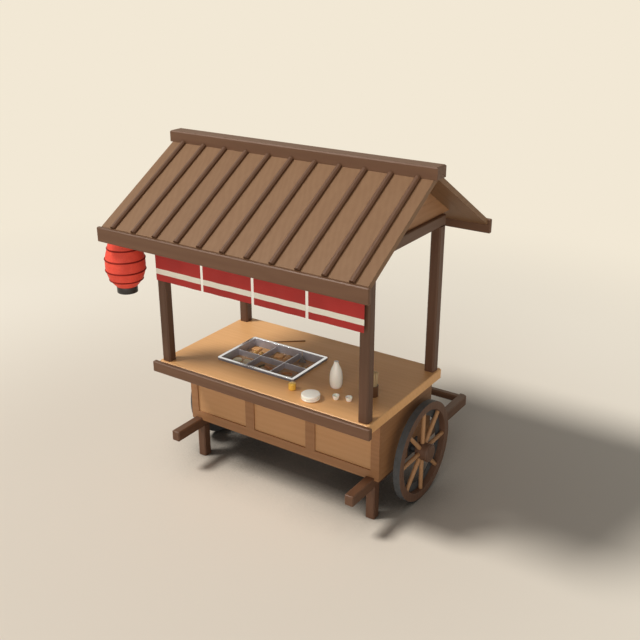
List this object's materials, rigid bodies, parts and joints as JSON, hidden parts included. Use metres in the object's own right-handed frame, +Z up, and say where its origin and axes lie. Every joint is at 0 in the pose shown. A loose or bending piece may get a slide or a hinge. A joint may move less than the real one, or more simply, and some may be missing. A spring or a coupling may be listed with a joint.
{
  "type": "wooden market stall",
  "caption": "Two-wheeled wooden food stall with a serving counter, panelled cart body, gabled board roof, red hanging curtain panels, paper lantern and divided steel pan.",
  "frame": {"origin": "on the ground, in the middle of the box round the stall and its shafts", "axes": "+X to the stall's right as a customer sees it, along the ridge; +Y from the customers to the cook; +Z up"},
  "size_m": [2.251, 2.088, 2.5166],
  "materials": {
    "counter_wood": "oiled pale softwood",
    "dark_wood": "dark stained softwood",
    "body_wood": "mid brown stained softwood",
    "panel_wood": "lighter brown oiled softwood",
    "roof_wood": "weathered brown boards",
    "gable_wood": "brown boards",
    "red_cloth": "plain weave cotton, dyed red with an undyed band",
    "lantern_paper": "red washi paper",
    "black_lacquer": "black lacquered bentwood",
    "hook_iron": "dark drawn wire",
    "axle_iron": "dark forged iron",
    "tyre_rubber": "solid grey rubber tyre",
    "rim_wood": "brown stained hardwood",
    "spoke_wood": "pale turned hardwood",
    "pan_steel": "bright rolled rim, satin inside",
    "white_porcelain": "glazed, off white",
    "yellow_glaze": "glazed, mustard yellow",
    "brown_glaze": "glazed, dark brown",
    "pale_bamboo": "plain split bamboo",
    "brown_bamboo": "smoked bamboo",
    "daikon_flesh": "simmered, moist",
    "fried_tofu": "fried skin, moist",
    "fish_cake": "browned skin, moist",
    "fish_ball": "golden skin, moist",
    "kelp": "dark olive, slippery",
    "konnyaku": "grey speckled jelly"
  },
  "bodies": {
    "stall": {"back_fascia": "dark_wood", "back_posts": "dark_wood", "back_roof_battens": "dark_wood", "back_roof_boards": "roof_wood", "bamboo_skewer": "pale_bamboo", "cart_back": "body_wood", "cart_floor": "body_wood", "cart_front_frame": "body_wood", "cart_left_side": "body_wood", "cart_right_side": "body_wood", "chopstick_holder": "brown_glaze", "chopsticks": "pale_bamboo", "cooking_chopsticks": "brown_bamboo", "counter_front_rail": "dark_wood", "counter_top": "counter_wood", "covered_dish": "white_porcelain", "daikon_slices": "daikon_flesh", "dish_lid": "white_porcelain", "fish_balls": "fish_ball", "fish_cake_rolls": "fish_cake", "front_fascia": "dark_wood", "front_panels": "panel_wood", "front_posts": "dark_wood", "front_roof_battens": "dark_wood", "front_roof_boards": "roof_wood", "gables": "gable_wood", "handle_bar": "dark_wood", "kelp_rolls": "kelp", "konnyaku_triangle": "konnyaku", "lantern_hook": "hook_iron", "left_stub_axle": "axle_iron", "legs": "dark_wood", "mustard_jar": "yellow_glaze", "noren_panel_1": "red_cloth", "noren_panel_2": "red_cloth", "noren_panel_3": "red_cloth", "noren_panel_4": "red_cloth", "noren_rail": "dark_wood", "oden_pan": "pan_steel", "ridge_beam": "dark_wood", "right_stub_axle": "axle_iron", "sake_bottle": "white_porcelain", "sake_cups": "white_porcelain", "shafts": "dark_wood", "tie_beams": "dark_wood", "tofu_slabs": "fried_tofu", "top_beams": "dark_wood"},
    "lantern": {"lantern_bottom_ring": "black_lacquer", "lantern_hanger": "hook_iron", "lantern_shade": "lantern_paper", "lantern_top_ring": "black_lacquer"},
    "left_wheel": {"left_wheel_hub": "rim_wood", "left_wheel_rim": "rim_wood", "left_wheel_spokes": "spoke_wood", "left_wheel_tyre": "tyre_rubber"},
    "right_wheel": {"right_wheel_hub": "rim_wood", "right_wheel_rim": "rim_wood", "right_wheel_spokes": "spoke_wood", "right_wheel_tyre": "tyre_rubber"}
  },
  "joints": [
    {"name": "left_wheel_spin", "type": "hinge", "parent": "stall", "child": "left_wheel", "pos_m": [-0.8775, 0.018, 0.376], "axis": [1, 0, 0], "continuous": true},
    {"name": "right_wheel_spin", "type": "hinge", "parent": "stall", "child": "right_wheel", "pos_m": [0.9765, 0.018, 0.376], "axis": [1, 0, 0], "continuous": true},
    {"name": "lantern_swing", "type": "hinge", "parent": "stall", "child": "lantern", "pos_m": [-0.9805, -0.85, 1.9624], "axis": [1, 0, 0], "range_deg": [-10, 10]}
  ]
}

□ □ □

SET TASK: Write out all the lines again, exactly as they are.

FINISHED ANSWER:
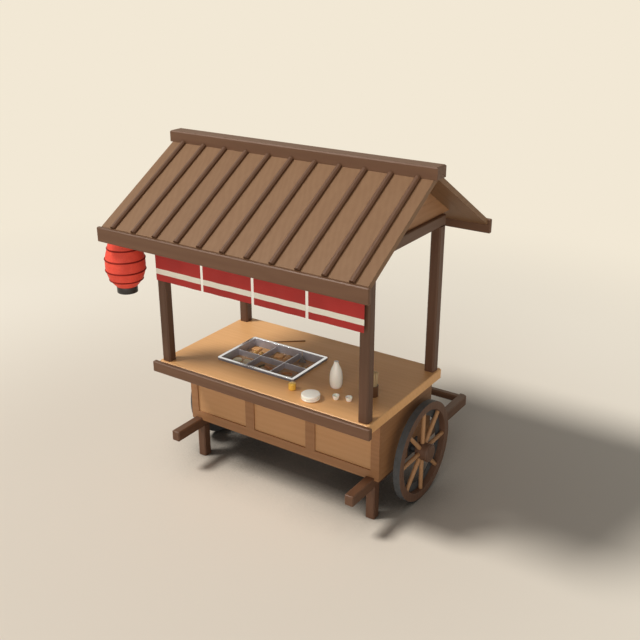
List this object's materials, rigid bodies, parts and joints as JSON, hidden parts included. Use metres in the object's own right-handed frame, +Z up, and say where its origin and axes lie. Every joint is at 0 in the pose shown. A loose or bending piece may get a slide or a hinge. A joint may move less than the real one, or more simply, and some may be missing. A spring or a coupling may be listed with a joint.
{
  "type": "wooden market stall",
  "caption": "Two-wheeled wooden food stall with a serving counter, panelled cart body, gabled board roof, red hanging curtain panels, paper lantern and divided steel pan.",
  "frame": {"origin": "on the ground, in the middle of the box round the stall and its shafts", "axes": "+X to the stall's right as a customer sees it, along the ridge; +Y from the customers to the cook; +Z up"},
  "size_m": [2.251, 2.088, 2.5166],
  "materials": {
    "counter_wood": "oiled pale softwood",
    "dark_wood": "dark stained softwood",
    "body_wood": "mid brown stained softwood",
    "panel_wood": "lighter brown oiled softwood",
    "roof_wood": "weathered brown boards",
    "gable_wood": "brown boards",
    "red_cloth": "plain weave cotton, dyed red with an undyed band",
    "lantern_paper": "red washi paper",
    "black_lacquer": "black lacquered bentwood",
    "hook_iron": "dark drawn wire",
    "axle_iron": "dark forged iron",
    "tyre_rubber": "solid grey rubber tyre",
    "rim_wood": "brown stained hardwood",
    "spoke_wood": "pale turned hardwood",
    "pan_steel": "bright rolled rim, satin inside",
    "white_porcelain": "glazed, off white",
    "yellow_glaze": "glazed, mustard yellow",
    "brown_glaze": "glazed, dark brown",
    "pale_bamboo": "plain split bamboo",
    "brown_bamboo": "smoked bamboo",
    "daikon_flesh": "simmered, moist",
    "fried_tofu": "fried skin, moist",
    "fish_cake": "browned skin, moist",
    "fish_ball": "golden skin, moist",
    "kelp": "dark olive, slippery",
    "konnyaku": "grey speckled jelly"
  },
  "bodies": {
    "stall": {"back_fascia": "dark_wood", "back_posts": "dark_wood", "back_roof_battens": "dark_wood", "back_roof_boards": "roof_wood", "bamboo_skewer": "pale_bamboo", "cart_back": "body_wood", "cart_floor": "body_wood", "cart_front_frame": "body_wood", "cart_left_side": "body_wood", "cart_right_side": "body_wood", "chopstick_holder": "brown_glaze", "chopsticks": "pale_bamboo", "cooking_chopsticks": "brown_bamboo", "counter_front_rail": "dark_wood", "counter_top": "counter_wood", "covered_dish": "white_porcelain", "daikon_slices": "daikon_flesh", "dish_lid": "white_porcelain", "fish_balls": "fish_ball", "fish_cake_rolls": "fish_cake", "front_fascia": "dark_wood", "front_panels": "panel_wood", "front_posts": "dark_wood", "front_roof_battens": "dark_wood", "front_roof_boards": "roof_wood", "gables": "gable_wood", "handle_bar": "dark_wood", "kelp_rolls": "kelp", "konnyaku_triangle": "konnyaku", "lantern_hook": "hook_iron", "left_stub_axle": "axle_iron", "legs": "dark_wood", "mustard_jar": "yellow_glaze", "noren_panel_1": "red_cloth", "noren_panel_2": "red_cloth", "noren_panel_3": "red_cloth", "noren_panel_4": "red_cloth", "noren_rail": "dark_wood", "oden_pan": "pan_steel", "ridge_beam": "dark_wood", "right_stub_axle": "axle_iron", "sake_bottle": "white_porcelain", "sake_cups": "white_porcelain", "shafts": "dark_wood", "tie_beams": "dark_wood", "tofu_slabs": "fried_tofu", "top_beams": "dark_wood"},
    "lantern": {"lantern_bottom_ring": "black_lacquer", "lantern_hanger": "hook_iron", "lantern_shade": "lantern_paper", "lantern_top_ring": "black_lacquer"},
    "left_wheel": {"left_wheel_hub": "rim_wood", "left_wheel_rim": "rim_wood", "left_wheel_spokes": "spoke_wood", "left_wheel_tyre": "tyre_rubber"},
    "right_wheel": {"right_wheel_hub": "rim_wood", "right_wheel_rim": "rim_wood", "right_wheel_spokes": "spoke_wood", "right_wheel_tyre": "tyre_rubber"}
  },
  "joints": [
    {"name": "left_wheel_spin", "type": "hinge", "parent": "stall", "child": "left_wheel", "pos_m": [-0.8775, 0.018, 0.376], "axis": [1, 0, 0], "continuous": true},
    {"name": "right_wheel_spin", "type": "hinge", "parent": "stall", "child": "right_wheel", "pos_m": [0.9765, 0.018, 0.376], "axis": [1, 0, 0], "continuous": true},
    {"name": "lantern_swing", "type": "hinge", "parent": "stall", "child": "lantern", "pos_m": [-0.9805, -0.85, 1.9624], "axis": [1, 0, 0], "range_deg": [-10, 10]}
  ]
}